◆ Written exercise ◆
Only the lines from the one containing "before = set(bpy.data.objects)" through the end of the data below should be copied, each exactly as written and with both ends kept.

※ ※ ※

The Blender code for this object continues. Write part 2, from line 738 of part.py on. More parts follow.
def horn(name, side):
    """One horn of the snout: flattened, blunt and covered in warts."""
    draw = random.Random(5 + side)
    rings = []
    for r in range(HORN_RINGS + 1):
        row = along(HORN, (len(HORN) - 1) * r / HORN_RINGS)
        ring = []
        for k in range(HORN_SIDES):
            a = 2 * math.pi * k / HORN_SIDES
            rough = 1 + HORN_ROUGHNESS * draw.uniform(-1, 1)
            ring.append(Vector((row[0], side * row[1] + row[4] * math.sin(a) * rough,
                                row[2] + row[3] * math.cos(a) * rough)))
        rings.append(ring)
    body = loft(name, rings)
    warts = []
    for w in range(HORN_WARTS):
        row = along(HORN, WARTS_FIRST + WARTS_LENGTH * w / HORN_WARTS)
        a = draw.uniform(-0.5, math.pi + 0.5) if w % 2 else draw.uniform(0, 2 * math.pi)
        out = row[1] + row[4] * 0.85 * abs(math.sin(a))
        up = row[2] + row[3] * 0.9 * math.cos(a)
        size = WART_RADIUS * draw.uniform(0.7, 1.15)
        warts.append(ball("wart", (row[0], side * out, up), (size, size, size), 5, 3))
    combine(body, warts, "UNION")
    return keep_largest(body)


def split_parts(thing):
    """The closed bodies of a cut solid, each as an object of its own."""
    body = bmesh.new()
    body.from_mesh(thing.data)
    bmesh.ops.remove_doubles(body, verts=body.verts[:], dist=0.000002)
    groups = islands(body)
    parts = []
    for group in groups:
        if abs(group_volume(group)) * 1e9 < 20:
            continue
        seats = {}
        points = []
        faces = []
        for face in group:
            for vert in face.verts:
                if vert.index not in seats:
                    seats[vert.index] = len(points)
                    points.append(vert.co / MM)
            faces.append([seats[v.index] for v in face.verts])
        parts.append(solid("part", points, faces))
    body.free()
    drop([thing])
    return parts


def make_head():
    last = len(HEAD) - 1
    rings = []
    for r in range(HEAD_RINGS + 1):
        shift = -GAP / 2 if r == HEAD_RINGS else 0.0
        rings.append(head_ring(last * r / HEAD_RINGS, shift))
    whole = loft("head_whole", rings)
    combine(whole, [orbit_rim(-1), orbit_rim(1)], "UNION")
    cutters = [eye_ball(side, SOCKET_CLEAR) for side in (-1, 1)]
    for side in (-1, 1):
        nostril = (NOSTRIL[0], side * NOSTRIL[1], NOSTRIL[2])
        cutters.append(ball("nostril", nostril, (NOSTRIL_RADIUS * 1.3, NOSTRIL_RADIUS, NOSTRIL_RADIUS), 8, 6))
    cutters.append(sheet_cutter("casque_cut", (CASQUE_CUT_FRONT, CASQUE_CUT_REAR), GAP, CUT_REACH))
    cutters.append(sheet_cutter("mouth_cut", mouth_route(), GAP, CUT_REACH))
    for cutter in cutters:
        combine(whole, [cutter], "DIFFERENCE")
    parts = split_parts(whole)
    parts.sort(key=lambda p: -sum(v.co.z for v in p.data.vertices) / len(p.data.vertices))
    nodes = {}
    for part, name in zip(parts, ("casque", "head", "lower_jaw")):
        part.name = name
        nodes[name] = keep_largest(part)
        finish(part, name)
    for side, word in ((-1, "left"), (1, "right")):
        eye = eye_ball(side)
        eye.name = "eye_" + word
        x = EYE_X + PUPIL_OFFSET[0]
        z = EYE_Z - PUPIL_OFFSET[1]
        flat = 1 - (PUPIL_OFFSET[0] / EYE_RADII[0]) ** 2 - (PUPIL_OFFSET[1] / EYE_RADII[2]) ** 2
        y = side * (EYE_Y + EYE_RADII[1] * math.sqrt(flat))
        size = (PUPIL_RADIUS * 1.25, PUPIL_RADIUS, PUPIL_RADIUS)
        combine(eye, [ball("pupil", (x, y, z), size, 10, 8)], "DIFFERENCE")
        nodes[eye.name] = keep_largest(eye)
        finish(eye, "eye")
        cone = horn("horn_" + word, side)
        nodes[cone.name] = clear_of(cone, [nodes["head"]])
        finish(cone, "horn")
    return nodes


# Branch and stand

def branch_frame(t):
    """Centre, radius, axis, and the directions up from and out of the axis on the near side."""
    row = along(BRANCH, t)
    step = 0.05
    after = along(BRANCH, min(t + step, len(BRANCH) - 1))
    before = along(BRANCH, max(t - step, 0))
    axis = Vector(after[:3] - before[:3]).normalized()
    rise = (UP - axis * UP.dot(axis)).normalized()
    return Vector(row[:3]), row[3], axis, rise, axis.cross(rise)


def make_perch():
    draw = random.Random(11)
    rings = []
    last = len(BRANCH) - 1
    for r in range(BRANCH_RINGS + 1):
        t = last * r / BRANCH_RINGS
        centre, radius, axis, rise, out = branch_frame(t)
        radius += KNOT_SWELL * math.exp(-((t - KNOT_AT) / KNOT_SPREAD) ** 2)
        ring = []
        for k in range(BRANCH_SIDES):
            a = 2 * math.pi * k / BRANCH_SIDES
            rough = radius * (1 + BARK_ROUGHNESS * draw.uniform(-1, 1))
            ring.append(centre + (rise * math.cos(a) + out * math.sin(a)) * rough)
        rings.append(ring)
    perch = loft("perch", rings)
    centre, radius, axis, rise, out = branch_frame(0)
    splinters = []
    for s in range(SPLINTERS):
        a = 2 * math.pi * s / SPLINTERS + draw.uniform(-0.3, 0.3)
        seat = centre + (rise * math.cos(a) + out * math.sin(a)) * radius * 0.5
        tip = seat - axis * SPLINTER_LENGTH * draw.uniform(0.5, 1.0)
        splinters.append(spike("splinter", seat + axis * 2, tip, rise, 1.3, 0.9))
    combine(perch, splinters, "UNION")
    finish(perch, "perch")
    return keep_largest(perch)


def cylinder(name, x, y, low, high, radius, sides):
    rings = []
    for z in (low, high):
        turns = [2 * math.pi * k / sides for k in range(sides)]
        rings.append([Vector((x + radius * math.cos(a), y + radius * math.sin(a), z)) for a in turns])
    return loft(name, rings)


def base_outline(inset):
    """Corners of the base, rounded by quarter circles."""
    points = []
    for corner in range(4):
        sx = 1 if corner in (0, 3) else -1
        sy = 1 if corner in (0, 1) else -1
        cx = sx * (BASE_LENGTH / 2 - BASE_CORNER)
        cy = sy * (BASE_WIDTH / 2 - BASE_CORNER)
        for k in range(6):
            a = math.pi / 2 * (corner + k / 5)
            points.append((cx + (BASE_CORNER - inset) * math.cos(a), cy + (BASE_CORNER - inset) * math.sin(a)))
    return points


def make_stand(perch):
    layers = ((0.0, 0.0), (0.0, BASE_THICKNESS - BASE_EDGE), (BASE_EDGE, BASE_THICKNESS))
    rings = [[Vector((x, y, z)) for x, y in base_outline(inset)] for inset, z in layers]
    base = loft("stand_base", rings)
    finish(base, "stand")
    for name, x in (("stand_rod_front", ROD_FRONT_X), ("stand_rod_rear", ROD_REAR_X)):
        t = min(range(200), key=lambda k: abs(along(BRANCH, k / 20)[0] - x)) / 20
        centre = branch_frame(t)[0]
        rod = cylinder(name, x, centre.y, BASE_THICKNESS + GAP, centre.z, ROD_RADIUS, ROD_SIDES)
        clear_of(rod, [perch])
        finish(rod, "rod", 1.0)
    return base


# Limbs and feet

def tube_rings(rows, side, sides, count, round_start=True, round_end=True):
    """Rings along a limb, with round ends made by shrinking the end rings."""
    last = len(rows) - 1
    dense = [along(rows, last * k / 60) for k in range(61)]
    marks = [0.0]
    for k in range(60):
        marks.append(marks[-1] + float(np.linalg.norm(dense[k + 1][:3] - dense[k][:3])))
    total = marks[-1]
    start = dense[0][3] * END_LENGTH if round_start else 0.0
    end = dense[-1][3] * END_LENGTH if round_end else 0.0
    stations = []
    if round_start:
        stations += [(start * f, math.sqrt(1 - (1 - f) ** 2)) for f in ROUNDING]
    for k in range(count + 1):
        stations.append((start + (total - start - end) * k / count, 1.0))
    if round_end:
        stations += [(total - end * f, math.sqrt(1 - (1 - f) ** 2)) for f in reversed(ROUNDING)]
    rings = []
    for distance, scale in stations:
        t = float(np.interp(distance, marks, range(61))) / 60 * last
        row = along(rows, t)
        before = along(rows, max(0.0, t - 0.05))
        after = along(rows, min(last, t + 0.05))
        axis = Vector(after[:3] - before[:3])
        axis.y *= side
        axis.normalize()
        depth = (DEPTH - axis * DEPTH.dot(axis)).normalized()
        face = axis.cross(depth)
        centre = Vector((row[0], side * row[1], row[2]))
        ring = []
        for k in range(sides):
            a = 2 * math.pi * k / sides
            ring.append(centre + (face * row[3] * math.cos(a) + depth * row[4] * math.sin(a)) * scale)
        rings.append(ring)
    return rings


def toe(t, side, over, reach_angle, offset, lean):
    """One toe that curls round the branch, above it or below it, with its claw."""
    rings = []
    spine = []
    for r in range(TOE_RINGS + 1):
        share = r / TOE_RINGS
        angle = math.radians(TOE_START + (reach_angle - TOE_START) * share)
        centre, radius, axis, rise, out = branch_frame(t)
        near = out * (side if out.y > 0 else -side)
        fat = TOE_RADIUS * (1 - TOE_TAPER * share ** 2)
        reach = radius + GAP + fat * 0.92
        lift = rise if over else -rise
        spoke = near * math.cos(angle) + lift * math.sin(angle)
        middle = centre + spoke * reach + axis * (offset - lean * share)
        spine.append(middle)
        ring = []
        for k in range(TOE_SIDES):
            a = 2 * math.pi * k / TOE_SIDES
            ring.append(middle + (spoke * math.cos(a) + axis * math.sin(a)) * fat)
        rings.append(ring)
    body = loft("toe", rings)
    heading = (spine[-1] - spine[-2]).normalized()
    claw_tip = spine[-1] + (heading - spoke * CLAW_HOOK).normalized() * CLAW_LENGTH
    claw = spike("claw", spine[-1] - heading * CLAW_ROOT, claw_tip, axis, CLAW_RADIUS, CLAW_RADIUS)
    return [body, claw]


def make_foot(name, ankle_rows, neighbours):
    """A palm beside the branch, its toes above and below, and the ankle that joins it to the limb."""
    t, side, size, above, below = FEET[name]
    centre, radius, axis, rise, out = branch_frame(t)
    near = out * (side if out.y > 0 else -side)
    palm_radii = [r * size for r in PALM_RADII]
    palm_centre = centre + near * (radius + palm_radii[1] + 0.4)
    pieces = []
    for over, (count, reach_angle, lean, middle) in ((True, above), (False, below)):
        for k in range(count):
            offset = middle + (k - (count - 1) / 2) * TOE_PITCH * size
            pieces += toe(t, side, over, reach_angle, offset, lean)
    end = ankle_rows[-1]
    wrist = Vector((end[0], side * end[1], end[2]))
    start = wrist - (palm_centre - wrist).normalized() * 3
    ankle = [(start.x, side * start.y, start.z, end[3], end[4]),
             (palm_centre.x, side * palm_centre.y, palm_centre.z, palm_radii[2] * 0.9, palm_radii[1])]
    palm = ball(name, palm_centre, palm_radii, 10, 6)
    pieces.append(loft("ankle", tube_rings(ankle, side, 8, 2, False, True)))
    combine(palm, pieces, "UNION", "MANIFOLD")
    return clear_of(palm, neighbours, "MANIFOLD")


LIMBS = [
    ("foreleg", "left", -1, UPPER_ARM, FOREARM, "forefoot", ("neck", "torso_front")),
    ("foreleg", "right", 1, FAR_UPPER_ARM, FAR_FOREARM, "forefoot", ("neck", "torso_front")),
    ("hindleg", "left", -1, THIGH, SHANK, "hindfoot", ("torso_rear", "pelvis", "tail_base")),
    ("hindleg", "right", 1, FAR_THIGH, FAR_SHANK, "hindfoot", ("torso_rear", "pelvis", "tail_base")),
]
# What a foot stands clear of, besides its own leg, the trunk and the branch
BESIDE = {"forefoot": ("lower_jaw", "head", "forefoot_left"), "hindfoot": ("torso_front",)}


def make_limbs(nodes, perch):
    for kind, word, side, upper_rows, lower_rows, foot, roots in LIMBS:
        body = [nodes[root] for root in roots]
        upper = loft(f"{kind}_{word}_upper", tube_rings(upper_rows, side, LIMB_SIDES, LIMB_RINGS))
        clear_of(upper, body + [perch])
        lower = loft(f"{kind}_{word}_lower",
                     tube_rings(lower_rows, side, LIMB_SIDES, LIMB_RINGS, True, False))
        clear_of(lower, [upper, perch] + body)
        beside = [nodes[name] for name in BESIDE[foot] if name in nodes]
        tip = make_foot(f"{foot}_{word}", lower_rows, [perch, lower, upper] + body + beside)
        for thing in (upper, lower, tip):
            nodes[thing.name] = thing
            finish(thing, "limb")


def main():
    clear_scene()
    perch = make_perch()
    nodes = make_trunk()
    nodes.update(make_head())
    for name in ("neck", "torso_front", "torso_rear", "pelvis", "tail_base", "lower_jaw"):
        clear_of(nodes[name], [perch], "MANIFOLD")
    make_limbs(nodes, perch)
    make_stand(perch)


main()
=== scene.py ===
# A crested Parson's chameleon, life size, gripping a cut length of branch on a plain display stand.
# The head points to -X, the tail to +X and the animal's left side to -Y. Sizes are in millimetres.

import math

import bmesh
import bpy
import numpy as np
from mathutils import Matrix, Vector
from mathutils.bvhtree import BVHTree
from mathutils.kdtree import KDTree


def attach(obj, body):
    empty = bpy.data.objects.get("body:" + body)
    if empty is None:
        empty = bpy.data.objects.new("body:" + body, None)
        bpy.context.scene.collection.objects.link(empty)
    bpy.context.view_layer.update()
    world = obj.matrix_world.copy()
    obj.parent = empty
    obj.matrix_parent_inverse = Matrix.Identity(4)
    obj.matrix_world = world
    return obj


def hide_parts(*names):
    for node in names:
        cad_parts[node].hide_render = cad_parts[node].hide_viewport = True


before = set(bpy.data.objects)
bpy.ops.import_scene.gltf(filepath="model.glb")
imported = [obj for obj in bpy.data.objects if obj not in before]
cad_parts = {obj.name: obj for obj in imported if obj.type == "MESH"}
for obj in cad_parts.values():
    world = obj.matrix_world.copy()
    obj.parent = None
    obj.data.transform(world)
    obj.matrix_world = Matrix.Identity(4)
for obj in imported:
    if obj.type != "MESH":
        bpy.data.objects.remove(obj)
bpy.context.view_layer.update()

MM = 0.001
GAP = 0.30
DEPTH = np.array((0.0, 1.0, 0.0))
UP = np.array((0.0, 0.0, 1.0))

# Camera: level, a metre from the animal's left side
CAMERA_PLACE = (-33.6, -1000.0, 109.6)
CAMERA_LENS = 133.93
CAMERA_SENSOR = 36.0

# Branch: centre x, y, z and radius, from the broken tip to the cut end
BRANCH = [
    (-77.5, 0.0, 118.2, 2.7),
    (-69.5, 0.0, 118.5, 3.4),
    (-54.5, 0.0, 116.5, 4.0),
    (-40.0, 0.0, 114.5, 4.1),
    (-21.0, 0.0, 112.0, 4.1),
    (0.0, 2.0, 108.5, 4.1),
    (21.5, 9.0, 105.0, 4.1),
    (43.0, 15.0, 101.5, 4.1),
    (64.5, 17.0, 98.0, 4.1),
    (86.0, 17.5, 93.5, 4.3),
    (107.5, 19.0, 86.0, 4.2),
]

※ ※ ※

◆ The answer ◆
before = set(bpy.data.objects)
bpy.ops.import_scene.gltf(filepath="model.glb")
imported = [obj for obj in bpy.data.objects if obj not in before]
cad_parts = {obj.name: obj for obj in imported if obj.type == "MESH"}
for obj in cad_parts.values():
    world = obj.matrix_world.copy()
    obj.parent = None
    obj.data.transform(world)
    obj.matrix_world = Matrix.Identity(4)
for obj in imported:
    if obj.type != "MESH":
        bpy.data.objects.remove(obj)
bpy.context.view_layer.update()

MM = 0.001
GAP = 0.30
DEPTH = np.array((0.0, 1.0, 0.0))
UP = np.array((0.0, 0.0, 1.0))

# Camera: level, a metre from the animal's left side
CAMERA_PLACE = (-33.6, -1000.0, 109.6)
CAMERA_LENS = 133.93
CAMERA_SENSOR = 36.0

# Branch: centre x, y, z and radius, from the broken tip to the cut end
BRANCH = [
    (-77.5, 0.0, 118.2, 2.7),
    (-69.5, 0.0, 118.5, 3.4),
    (-54.5, 0.0, 116.5, 4.0),
    (-40.0, 0.0, 114.5, 4.1),
    (-21.0, 0.0, 112.0, 4.1),
    (0.0, 2.0, 108.5, 4.1),
    (21.5, 9.0, 105.0, 4.1),
    (43.0, 15.0, 101.5, 4.1),
    (64.5, 17.0, 98.0, 4.1),
    (86.0, 17.5, 93.5, 4.3),
    (107.5, 19.0, 86.0, 4.2),
]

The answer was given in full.